ETL Guide

Initial Accession refers to the process of adding all the existing titles and item information in ReCAP facility to Shared Collection Service Bus (SCSB) application. This process involves loading of data provided by partners in a specially defined format (SCSB XML). The partners extract these data from their respective Integrated Library Systems (ILS) using a list of barcodes provided by the Generation Fifth Applications’ Library Archival System (GFA LAS). This process is a one time process executed only once during the initial phase of the project to load existing data as part of the application setup by the administrator. All subsequent accession at ReCAP are captured through the Ongoing Accession process.

 

The process involves getting the contents in the SCSB XML into tables such as the bibliographic_t, holdings_t and item_t and other related tables such as the bibliographic_holdings_t, bibliographic_item_t and item_holdings_t. Another table, xml_records_t, is used as an intermediate table for holding individual bibliographic records from the files.
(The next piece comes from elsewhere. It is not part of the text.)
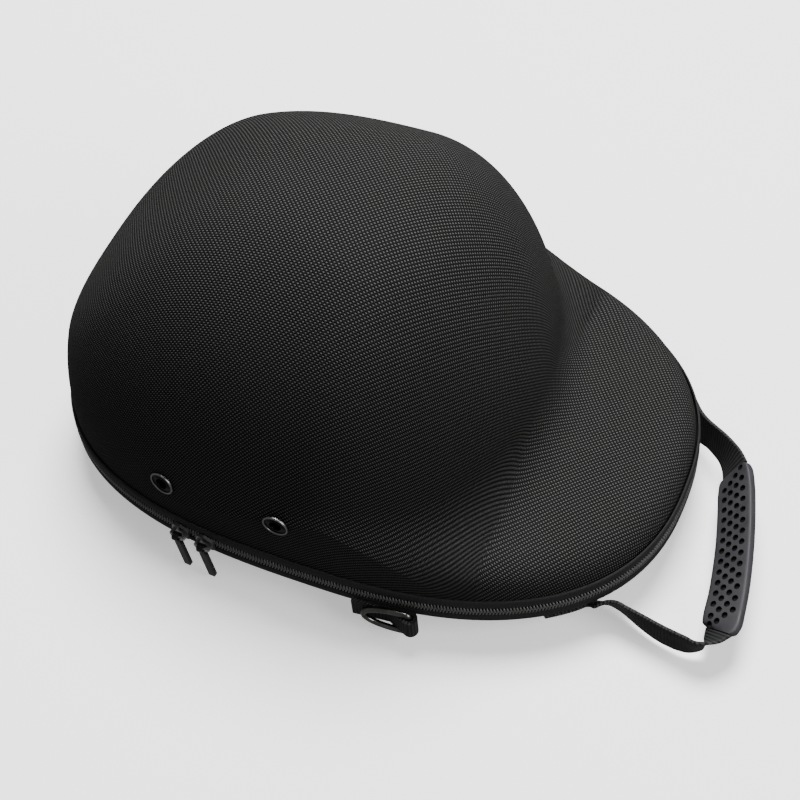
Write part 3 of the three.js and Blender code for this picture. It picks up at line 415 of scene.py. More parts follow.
class Shader:
    """A node material that is written as a chain of small calls."""

    def __init__(self, name, **sockets):
        self.material = bpy.data.materials.new(name)
        self.material.use_nodes = True
        self.tree = self.material.node_tree
        self.shader = self.tree.nodes["Principled BSDF"]
        for key, value in sockets.items():
            self.shader.inputs[key.replace("_", " ")].default_value = value

    def node(self, kind, **props):
        inputs = props.pop("inputs", {})
        n = self.tree.nodes.new(kind)
        for key, value in props.items():
            setattr(n, key, value)
        for key, value in inputs.items():
            if isinstance(value, bpy.types.NodeSocket):
                self.tree.links.new(value, n.inputs[key])
            else:
                n.inputs[key].default_value = value
        return n

    def math(self, operation, a, b=0.0, c=0.0, clamp=False):
        n = self.node("ShaderNodeMath", operation=operation, use_clamp=clamp, inputs={0: a, 1: b, 2: c})
        return n.outputs[0]

    def ramp(self, value, low, high, out_low=0.0, out_high=1.0):
        n = self.node(
            "ShaderNodeMapRange",
            inputs={"Value": value, "From Min": low, "From Max": high, "To Min": out_low, "To Max": out_high},
        )
        return n.outputs["Result"]

    def mix(self, factor, a, b):
        n = self.node("ShaderNodeMix", data_type="RGBA")
        for key, value in ((0, factor), (6, a), (7, b)):
            if isinstance(value, bpy.types.NodeSocket):
                self.tree.links.new(value, n.inputs[key])
            else:
                n.inputs[key].default_value = value
        return n.outputs[2]

    def noise(self, scale, detail=3.0, roughness=0.5, vector=None):
        if vector is None:
            vector = self.node("ShaderNodeTexCoord").outputs["Object"]
        inputs = {"Scale": scale, "Detail": detail, "Roughness": roughness, "Vector": vector}
        return self.node("ShaderNodeTexNoise", inputs=inputs).outputs["Fac"]

    def set(self, socket, value):
        self.tree.links.new(value, self.shader.inputs[socket])

    def bump(self, height, distance, strength=1.0, below=None):
        inputs = {"Height": height, "Distance": distance, "Strength": strength}
        if below is not None:
            inputs["Normal"] = below
        n = self.node("ShaderNodeBump", inputs=inputs)
        self.tree.links.new(n.outputs["Normal"], self.shader.inputs["Normal"])
        return n.outputs["Normal"]


def rgb(r, g, b):
    return (r, g, b, 1.0)


OVER_LIFT = 0.62
WEFT_SHARE = 0.86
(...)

The loading of data into the xml_records_t table is automatic. A polling service looks for files in the pending folder configured as etl.load.directory in application-<environment>.properties file in a predefined time interval and loads the data in the xml_records_t table.

 

The ETL process picks the data from the xml_records_t table, processes them and moves them into the relevant bibliographic, holdings and item tables. This process is initiated through the SCSB ETL user interface (UI).

 

 

The SCSB ETL has three tabs viz. ETL, Upload Files and Reports. The ETL tab is where the ETL process is initiated. The form takes in the values of File Name, Batch Size and Institution as inputs. The File Name is the name of the file that was used to load the xml_records_t table throught the pending folder. This name is also recorded in the xml_records_t table’s XML_FILE column. The ETL process can be restricted to only certain files that were loaded. The File Name field also accepts wildcard inputs through ‘*’. For example, if all files are to be processed then the File Name must have only a ‘*’ or if only files that start with CUL needs to be processed then the File Name must be ‘CUL*’. The Batch Size is the number of records that are to be processed simultaneously by SCSB. The optimal number to be used in case of SCSB is 1000. The Institution drop down will restrict processing of data belonging to that particular institution. The Auto Refresh checkbox is to be checked if the ETL Status text field (greyed out with text - ETL Bulk Ingesting Status) needs to be updated real time as the processing progresses. The ETL button initiates the process.

 

The Upload Files tab is used to upload files that are to be processed for ETL. However, this is not entertained considering the overhead this would cause to performance of the application. For this reason uploads through this interface are restricted to only files with size less than 5MB. The recommended way of getting the files uploaded is to manually copy them into the pending folder. There are no memory or volume limitations on the size of the file uploaded this way.

 

The Reports tab allows the user to generate reports for both ETL and the Batch Export (Export Data Dump) processes depending on the process chosen on the Operation Type drop down. The user can also generate a success report or a failure report using the Report Type drop down. The institution for which the report has to be run is chosen from the Institution drop down and how the report gets delivered (File system or FTP) is chosen through the Transmission Type. The File Name and the date range through the Date From and Date To fields are additional filters that can be used to generate the report.